EQ a complementary cut: scoop the loser 3 to 6 dB where the winner needs to live; optionally boost the winner there.
Pan the two sources apart so they no longer share the exact same patch of attention.
High-pass anything that doesn't need low end (vocals ~80 to 120 Hz) to free low-end headroom.
A/B in mono and at low volume: if a part disappears, masking still wins, so repeat.
Real examples
Kick drum (~60 Hz) and bass guitar (~80 to 250 Hz) smother each other until you EQ a hole in the bass for the kick.
Lead vocal vs a thick synth pad both at 1 to 3 kHz: the pad swallows vocal clarity until you carve it.
Acoustic guitar and piano both filling 200 Hz to 2 kHz midrange turn to mud in a busy mix.
Crash cymbal masking a hi-hat or shaker because both occupy 8 to 16 kHz.
Crowd noise (broadband) masking quiet speech, so you push the vocal +6 dB or more to punch through.
How it helps in live sound
Complementary EQ: cut the kick channel at ~250 Hz and the bass channel at ~60 to 80 Hz so each owns its band.
High-pass everything you can: vocals 80 to 120 Hz, guitars 100 Hz, cymbals 300 Hz, to clear masking clutter in the lows.
Pan competing mids apart (rhythm guitars hard L/R) so a centred vocal isn't masked.
Watch your RTA / spectrogram: stacked energy bumps in one band = masking happening live, carve one.
Tame sub-bass first: upward spread means too much low end will mask vocals and cymbals.
If two channels beat (chorus-y wobble), they're within a critical band, retune the source, EQ won't fix it.
Everyday analogy
A bright torch shone next to a dim torch makes the dim one invisible, even though it's still on, because your eye is overwhelmed by the bright one right beside it.
Watch out
Myth: 'just turn the masked instrument up'. Truth: louder often makes it worse via upward spread of masking, you must CARVE its frequency space with EQ or pan it away, not just add gain.
Fun fact
Every MP3, AAC and streaming track is built on masking: the codec measures the masking threshold and throws away the sounds hiding underneath it, which is how a song shrinks 10x with no obvious loss.
Key takeaways
Two sounds at nearby pitches fight; the louder one hides the quieter one.

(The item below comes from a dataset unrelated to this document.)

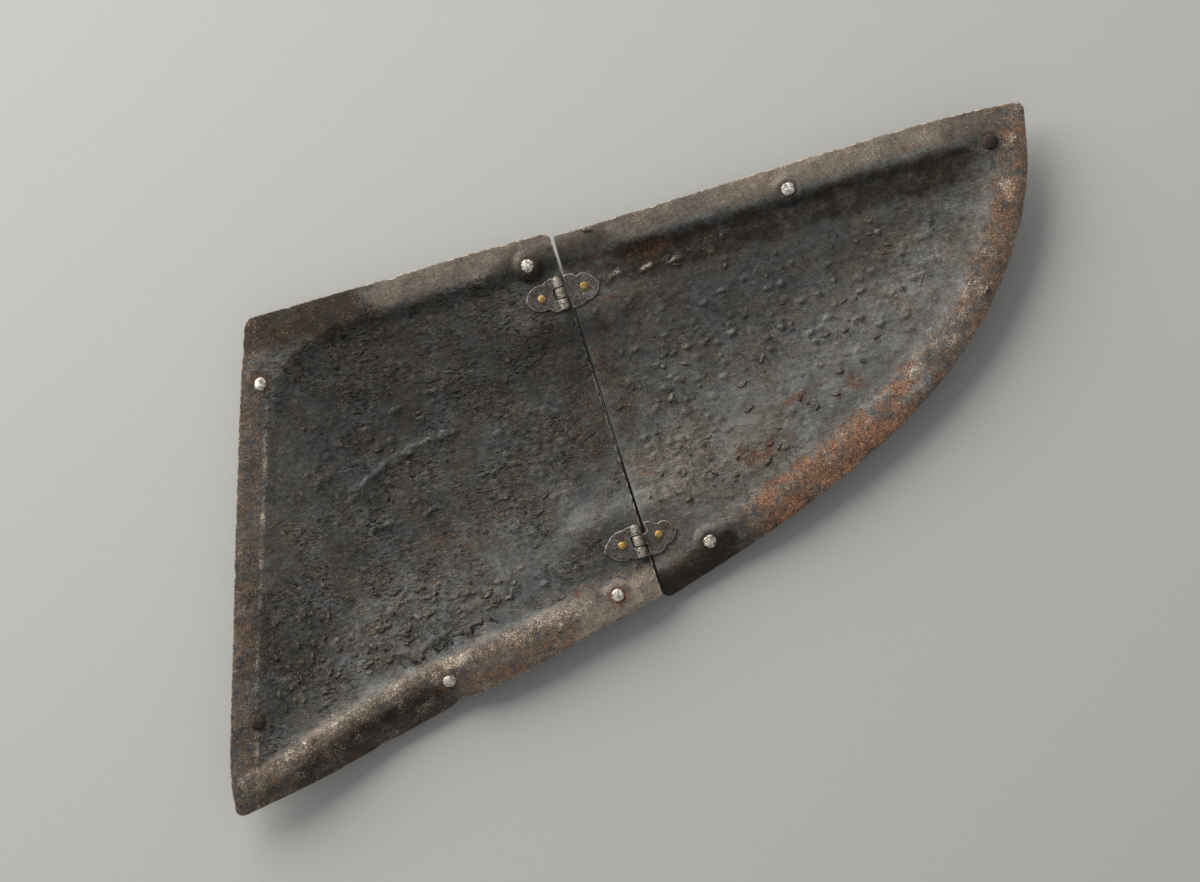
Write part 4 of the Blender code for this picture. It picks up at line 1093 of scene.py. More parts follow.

They clash because they land on the same patch of the cochlea (same critical band, ~24 bands total).
Bass masks treble far more than the reverse, masking spreads UPWARD in frequency.
Fix it with complementary EQ (cut the loser where the winner lives) and panning, not just volume.
Same-band near-identical pitches beat instead of mask: beat rate = the frequency difference in Hz.
MP3/AAC compression is masking turned into a tool: inaudible masked sound is deleted to save space.